### DATA SECTION

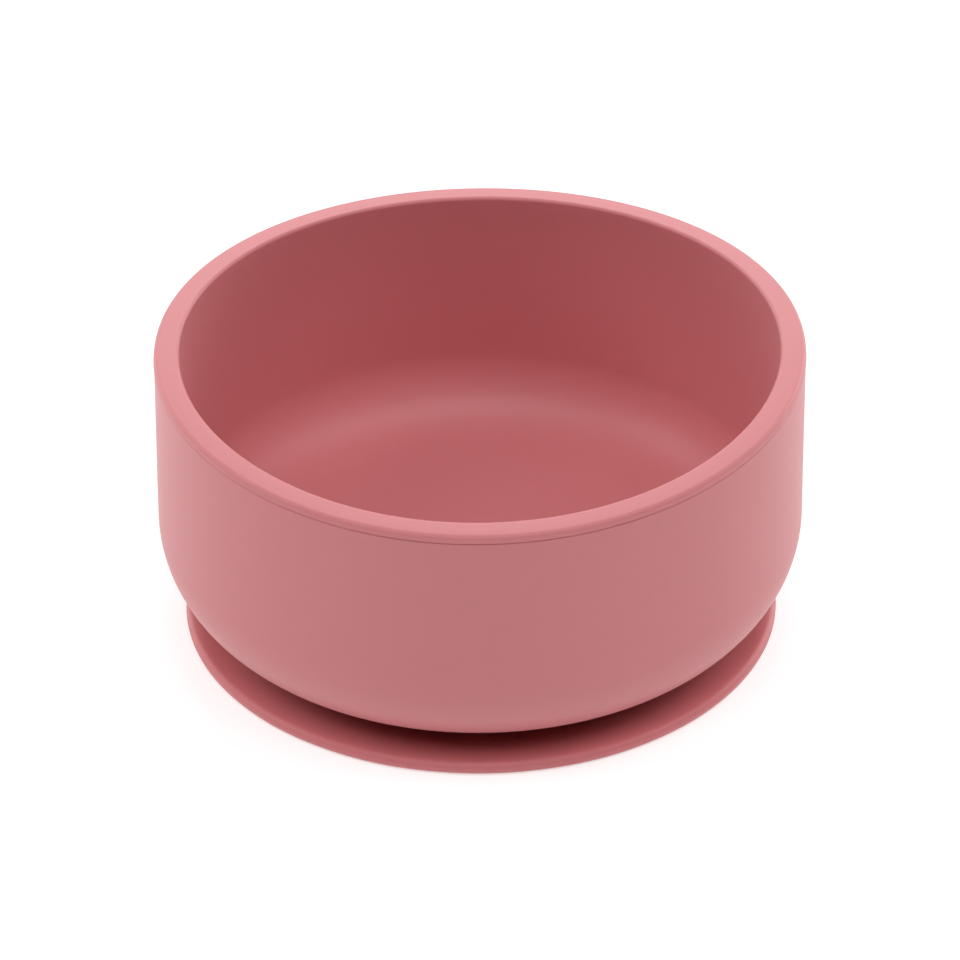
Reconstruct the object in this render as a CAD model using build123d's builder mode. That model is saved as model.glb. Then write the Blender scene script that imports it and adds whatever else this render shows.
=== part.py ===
"""A toddler's suction bowl, in millimetres, standing on a table at z = 0.

Two separately moulded pieces of silicone: a firm bowl, and a softer suction foot whose
spigot sits in a recess under the bowl. +Z is up and the origin is the middle of the ring
that the foot stands on. Pressing the bowl down flattens the foot's hollow web.
"""
from build123d import *
import math
import os

# Bowl
rim_diameter = 130.0          # over the rim band
bowl_height = 62.0            # table to rim
wall_thickness = 5.1          # at the rim
floor_thickness = 4.0         # under the food
corner_radius = 21.4          # outer corner from the wall to the underside
underside_round = 7.3         # tighter stretch where that corner runs into the flat underside
corner_sweep = 60.0           # degrees of the outer corner made by corner_radius
cove_radius = 13.5            # inside, from the wall to the floor
rim_outer_round = 1.0
rim_inner_round = 0.7
parting_line_drop = 1.9       # rim down to the line where the mould's halves met
parting_step = 0.05           # the rim band stands this far out from the wall below the line

# Suction foot
foot_diameter = 120.0
lip_thickness = 2.7           # full-round outer edge of the skirt
lip_width = 2.2               # how far the thick edge reaches in from the outside
lip_slope = 5.0               # further in, over which the top comes down to the web
lip_round = 6.0
web_thickness = 2.0           # skirt inside the lip
web_round = 20.0              # soft hollow between the lip and the web
seal_ring_width = 2.0         # flat ring that touches the table
dome_height = 3.0             # hollow of the underside at its middle
neck_diameter = 56.0          # where the foot meets the bowl
neck_rise = 0.5               # bowl's underside above the web's crown
neck_round = 1.0

# Spigot that locates the foot in the bowl's underside
spigot_diameter = 44.0
spigot_height = 1.4
spigot_clearance = 0.1        # all round the spigot and above it

rim_radius = rim_diameter / 2
inner_radius = rim_radius - wall_thickness
wall_radius = rim_radius - parting_step
foot_radius = foot_diameter / 2
neck_radius = neck_diameter / 2
spigot_radius = spigot_diameter / 2
recess_radius = spigot_radius + spigot_clearance

# Heights above the table, from the foot upwards
underside = dome_height + web_thickness + neck_rise
spigot_top = underside + spigot_height
recess_top = spigot_top + spigot_clearance
food_level = underside + floor_thickness
parting_line = bowl_height - parting_line_drop

# The outer corner is two arcs that meet tangentially. Its top sets where the straight wall
# begins.
sweep = math.radians(corner_sweep)
round_centre_z = underside + underside_round
corner_top = round_centre_z + (corner_radius - underside_round) * math.sin(sweep)
corner_centre_r = wall_radius - corner_radius
round_centre_r = corner_centre_r + (corner_radius - underside_round) * math.cos(sweep)

# The skirt's underside is a shallow dome inside the flat ring
lip_half = lip_thickness / 2
lip_centre = foot_radius - lip_half
seal_inner = lip_centre - seal_ring_width
dome_radius = (seal_inner**2 + dome_height**2) / (2 * dome_height)
lip_inner = foot_radius - lip_width
web_outer = lip_inner - lip_slope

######

### STATED EXERCISE
What you return should be the lines from the start of the data through the line with "spigot_clearance = 0.1", quoted exactly and nothing more.

### RESPONSE TO THIS TASK
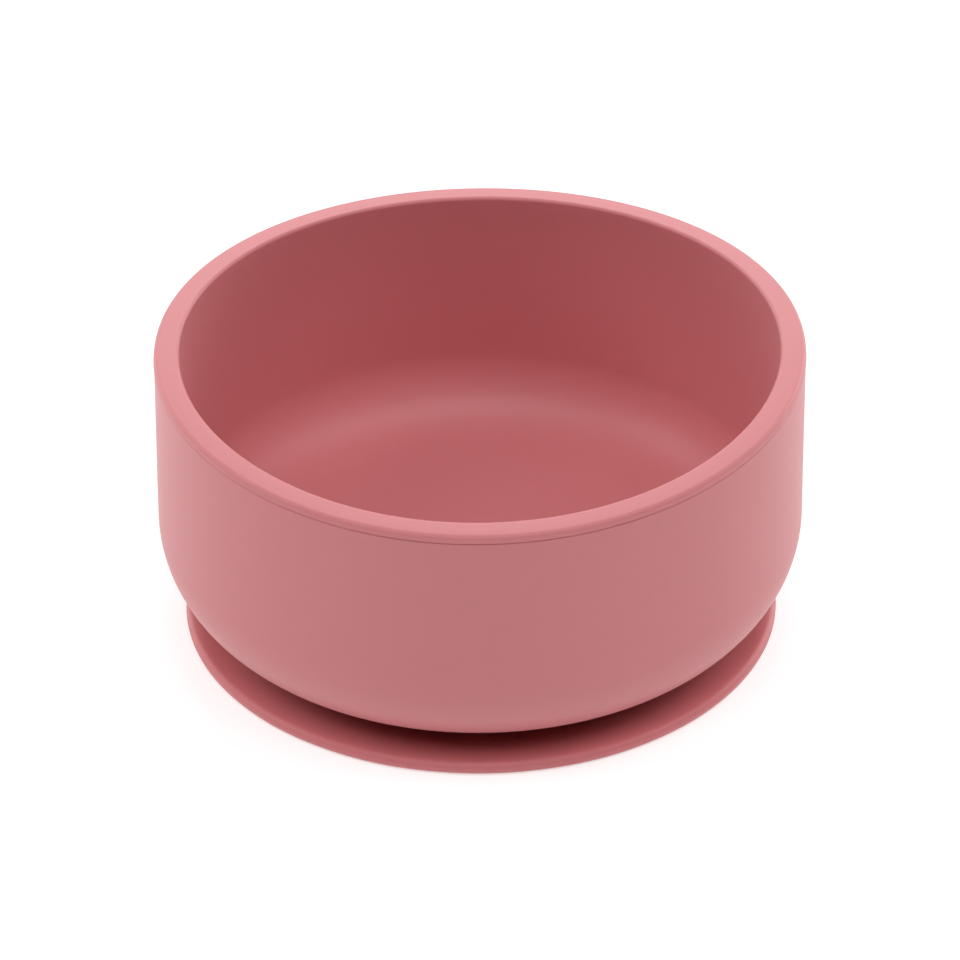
Reconstruct the object in this render as a CAD model using build123d's builder mode. That model is saved as model.glb. Then write the Blender scene script that imports it and adds whatever else this render shows.
=== part.py ===
"""A toddler's suction bowl, in millimetres, standing on a table at z = 0.

Two separately moulded pieces of silicone: a firm bowl, and a softer suction foot whose
spigot sits in a recess under the bowl. +Z is up and the origin is the middle of the ring
that the foot stands on. Pressing the bowl down flattens the foot's hollow web.
"""
from build123d import *
import math
import os

# Bowl
rim_diameter = 130.0          # over the rim band
bowl_height = 62.0            # table to rim
wall_thickness = 5.1          # at the rim
floor_thickness = 4.0         # under the food
corner_radius = 21.4          # outer corner from the wall to the underside
underside_round = 7.3         # tighter stretch where that corner runs into the flat underside
corner_sweep = 60.0           # degrees of the outer corner made by corner_radius
cove_radius = 13.5            # inside, from the wall to the floor
rim_outer_round = 1.0
rim_inner_round = 0.7
parting_line_drop = 1.9       # rim down to the line where the mould's halves met
parting_step = 0.05           # the rim band stands this far out from the wall below the line

# Suction foot
foot_diameter = 120.0
lip_thickness = 2.7           # full-round outer edge of the skirt
lip_width = 2.2               # how far the thick edge reaches in from the outside
lip_slope = 5.0               # further in, over which the top comes down to the web
lip_round = 6.0
web_thickness = 2.0           # skirt inside the lip
web_round = 20.0              # soft hollow between the lip and the web
seal_ring_width = 2.0         # flat ring that touches the table
dome_height = 3.0             # hollow of the underside at its middle
neck_diameter = 56.0          # where the foot meets the bowl
neck_rise = 0.5               # bowl's underside above the web's crown
neck_round = 1.0

# Spigot that locates the foot in the bowl's underside
spigot_diameter = 44.0
spigot_height = 1.4
spigot_clearance = 0.1        # all round the spigot and above it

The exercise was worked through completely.